Во вторник после полудня он приехал в город. Ясное дело, он не захотел даже думать о землянке, которую покинул Иошуа, и о марани Занкана, где часто оставался на ночь. Ту ночь он провел у соседа Ицхакуны, с которым подружился когда-то. Ицхаку на был его ровесником, имел жену и двоих детей, знал грамоту, любил книги. С детства овладел еврейской грамотой, а когда подрос, для него не составило никакого труда выучиться читать и писать по-грузински. Он был умным, трудолюбивым парнем, и при необходимости весь Петхаин прибегал к его помощи — он писал и читал за всех.
Ицхакуна был поверенным сердечных тайн Эуды. Это он писал письма Бачеве, как писал бы ей Эуда. В ту ночь Ицхакуна подробно рассказал своему другу о содержании писем, а история появления Бачевы на мосту окончательно убедила Эуду, что его свадьба с Бачевой дело недалекого будущего.
На другой день он погулял по городу, зашел в синагогу, не в ту, куда ходил Занкан, а в маленькую молельню, где собирались на молитву неимущие. Порасспросил о знакомых, раздал милостыню, а когда солнце стало клониться к западу, направился по главной дороге своей жизни (он так и подумал про себя: моя главная дорога жизни).
Когда Эуда вошел во двор, дочь Занкана кормила фазанов. Шаровары и блузка из зеленого атласа так подчеркивали фигуру девушки, что у Эуды перехватило дыхание. Бачева, похоже, оправилась от болезни, округлилась, грудь наполнилась. Она стояла среди фазанов, выставив вперед правую ногу, что еще более подчеркивало их длину и стройность. Сколько раз на чужбине, оценивая мужским взглядом женщин самых разных национальностей, Эуда приходил к одной и той же мысли: привлекательнее Бачевы нет никого на белом свете.
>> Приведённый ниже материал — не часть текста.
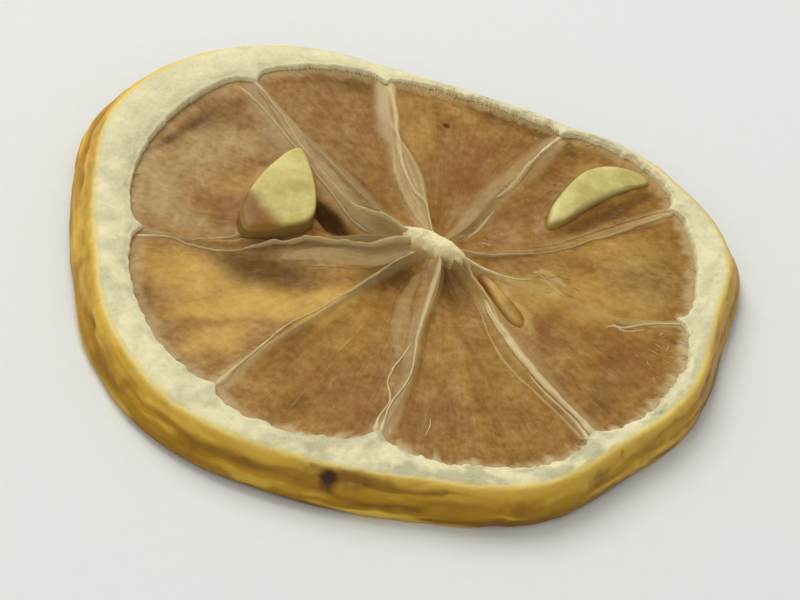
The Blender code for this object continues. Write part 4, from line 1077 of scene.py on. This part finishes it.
# A seed: its outline drawn in towards its middle by a share s. Above, the level is the upper
# side's, lowered as (1 - s ** p) ** (1 / p) falls from 1 to 0; below it is a dome with p = 2.2.
def seedPiece(name, seed):
    f, upRows, lowRows = seeds[name], 34, 20
    line = seedOutline(f, 120)
    u = np.linspace(0, 1, upRows)
    s = np.concatenate([.03 + .97 * (1 - (1 - u) ** 1.8), np.linspace(.995, .05, lowRows)])[:, None]
    upper = np.arange(upRows + lowRows)[:, None] < upRows
    power = np.where(upper, f["full"], 2.2)
    share = (1 - np.minimum(s, 1) ** power) ** (1 / power)
    offX, offY = (s * (line[:, k] - f["middle"][k]) for k in (0, 1))
    x, y = f["middle"][0] + offX, f["middle"][1] + offY
    top = f["top"] + f["slopeX"] * offX + f["slopeY"] * offY
    waist = f["foot"] + .45 * (top - f["foot"])
    z = np.where(upper, waist + share * (top - waist), waist - share * (waist - f["foot"]))
    z = z + .05 * upper * planNoise(x, y, 1.6, 9, 500 + seed)
    noise = planNoise(x, y, .9, 5, 510 + seed)
    # side: the wall down from the upper face and the underside, painted a darker brown as painted shade
    # where it goes down into the flesh
    side = np.where(upper, ramp(share, .93, .62), 1.0)
    if name == "seed_left":
        skin = ramp(-x + .9 * (2.6 - y) + .5 * noise, 9.9, 11.9)
    elif name == "seed_low":
        skin = ramp(x - 7.9 + (y + .8) * .72 + .35 * noise, .3, 1.3)
    else:
        skin = .5 * side * ramp(noise, 0.0, .6)
    border = ramp(s, *f["rim"]) * (1 - side) * f["rimPlain"]
    layers = dict(face=joined(side * .96, skin * (1 - .95 * side), border, 1.0))
    surface = closedGrid(joined(x, y, z), joined(x, y), layers,
                         ends=(f["middle"] + (f["top"],), f["middle"] + (f["foot"],)))
    return pieceFrom(name.replace("_", "") + "_body", [surface], seedMaterial(name))


seedPieces = {name: seedPiece(name, k) for k, name in enumerate(seeds)}

for piece in [flesh, ring, core, fibres] + threads:
    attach(piece, "root")
    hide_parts("slice")
for name, piece in seedPieces.items():
    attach(piece, "root")
    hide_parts(name)

studio = dict(floorLow="e4e5e1", floorHigh="e8e9e5", floorWide=2, sky="eceeec", skyStrength=.56,
              # panels: bearing, height, distance, size and strength
              key=(125, 50, .6, .4, 1.55), fill=(255, 40, .7, .6, .3))


# Plain pale paper for the floor, with the faintest tooth.
def floorMaterial():
    made, add, shader, place = newMaterial("pale paper", Roughness=.9)
    tooth = add("TexNoise", {"Vector": place, "Scale": 900.0})
    colour = add("ValToRGB", [tooth], [(0.0, studio["floorLow"]), (1.0, studio["floorHigh"])])
    setSockets(shader, {"Base Color": colour})
    return made


half = studio["floorWide"]
floorMesh = bpy.data.meshes.new("floor")
corners = [(-half, -half, 0), (half, -half, 0), (half, half, 0), (-half, half, 0)]
floorMesh.from_pydata(corners, [], [(0, 1, 2, 3)])
floorMesh.materials.append(floorMaterial())
floor = bpy.data.objects.new("floor", floorMesh)
bpy.context.scene.collection.objects.link(floor)

world = bpy.data.worlds.new("studio")
world.use_nodes = True
bpy.context.scene.world = world
setSockets(world.node_tree.nodes["Background"], {"Color": studio["sky"], "Strength": studio["skyStrength"]})


# Places a lamp or the camera by its right, up and back directions and its place.
def stand(name, data, *directions):
    made = bpy.data.objects.new(name, data)
    made.matrix_world = Matrix([list(row) for row in np.stack(directions, axis=1)] + [[0, 0, 0, 1]])
    bpy.context.scene.collection.objects.link(made)
    return made


# Soft round panel of light at a bearing and height, aimed at the slice; its power grows with
# the square of its distance, so that `strength` is the light that arrives.
def panel(name, bearing, height, distance, size, strength):
    light = bpy.data.lights.new(name, "AREA")
    light.shape = "DISK"
    light.size = size
    light.energy = strength * distance ** 2 * 4
    b, h = math.radians(bearing), math.radians(height)
    away = np.array([math.cos(h) * math.cos(b), math.cos(h) * math.sin(b), math.sin(h)])
    side = np.cross((0.0, 0.0, 1.0), away)
    side /= np.linalg.norm(side)
    stand(name, light, side, np.cross(away, side), away, away * distance)


panel("key", *studio["key"])
panel("fill", *studio["fill"])

# Camera: 300 mm off, 40 degrees above the floor, turned 13 degrees about its own line of sight,
# and aimed a little beside the middle of the slice, which is given in the focal length's unit.
view = dict(distance=.3, height=40, roll=13, lens=182.2, sensor=36, aimX=1, aimY=-6.5, focal=1518)
h, r = math.radians(view["height"]), math.radians(view["roll"])
ahead = np.array([0.0, math.cos(h), -math.sin(h)])
upward = np.array([0.0, math.sin(h), math.cos(h)])
right = np.array([math.cos(r), 0.0, 0.0]) + upward * math.sin(r)
above = np.array([-math.sin(r), 0.0, 0.0]) + upward * math.cos(r)
aim = ahead * view["focal"] + right * view["aimX"] + above * view["aimY"]
aim /= np.linalg.norm(aim)
right = np.cross(aim, above)
right /= np.linalg.norm(right)
eye = np.array([*sliceForm["middle"], 0.0]) * mm - ahead * view["distance"]
lens = bpy.data.cameras.new("camera")
lens.lens = view["lens"]
lens.sensor_width = view["sensor"]
lens.clip_start = .01
bpy.context.scene.camera = stand("camera", lens, right, np.cross(right, aim), -aim, eye)
bpy.context.scene.view_settings.view_transform = "Standard"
Цвет атласных шаровар подчеркивал цвет глаз Бачевы, и Эуде казалось, что все вокруг обрело зеленый оттенок. Дочь Занкана напряженно вглядывалась в вошедшего, потом перевела взгляд на слугу, открывшего ему калитку, знаком приказала ему уйти и снова уставилась на Эуду. «Неужели я так изменился, — подумал Эуда, — или зеленоглазые женщины так забывчивы?»
Затянувшееся молчание было мучительным для парня, но вот лицо Бачевы осветилось улыбкой, и в ней было столько тепла, что Эуда почувствовал себя наверху блаженства. Он убедился, что действовал правильно, пытаясь завоевать сердце Бачевы. Ее улыбка подтверждала это. А искрящийся взгляд наполнял душу такой отрадой, что сердце молодого человека не могло не исполниться надежды.
— Где ты пропадал, Эуда? Совсем забыл меня? — тихо спросила Бачева. Сколько ласки было в ее голосе и словах! «Вот пришел, чтобы не расставаться с тобой», — хотел сказать в ответ Эуда, вернее, сказал, но не вслух, про себя. Душа Эуды отвечала Бачеве, душа надрывалась, хотела докричаться до нее, но ни один звук не вылетел у него из горла. Он онемел от радости: «Бачева поняла меня, Бачева пойдет за меня». Что, как не согласие, выражает тепло ее глаз! Вот какие мысли вертелись в голове у Эуды, потому-то он и не издал ни звука. Потому не смог сказать ей те слова, что целый год твердил в своей душе. «Что с тобой, разбойник, — одернул он себя мысленно, — ты что, язык проглотил?» Теперь перед ним стояла другая проблема, не то, назвав себя разбойником, он непременно подумал бы: «Жил без любви, потому и был разбойником», — но подобная мысль не пришла ему в голову. Он не стал копаться в себе — надо было решать эту другую проблему.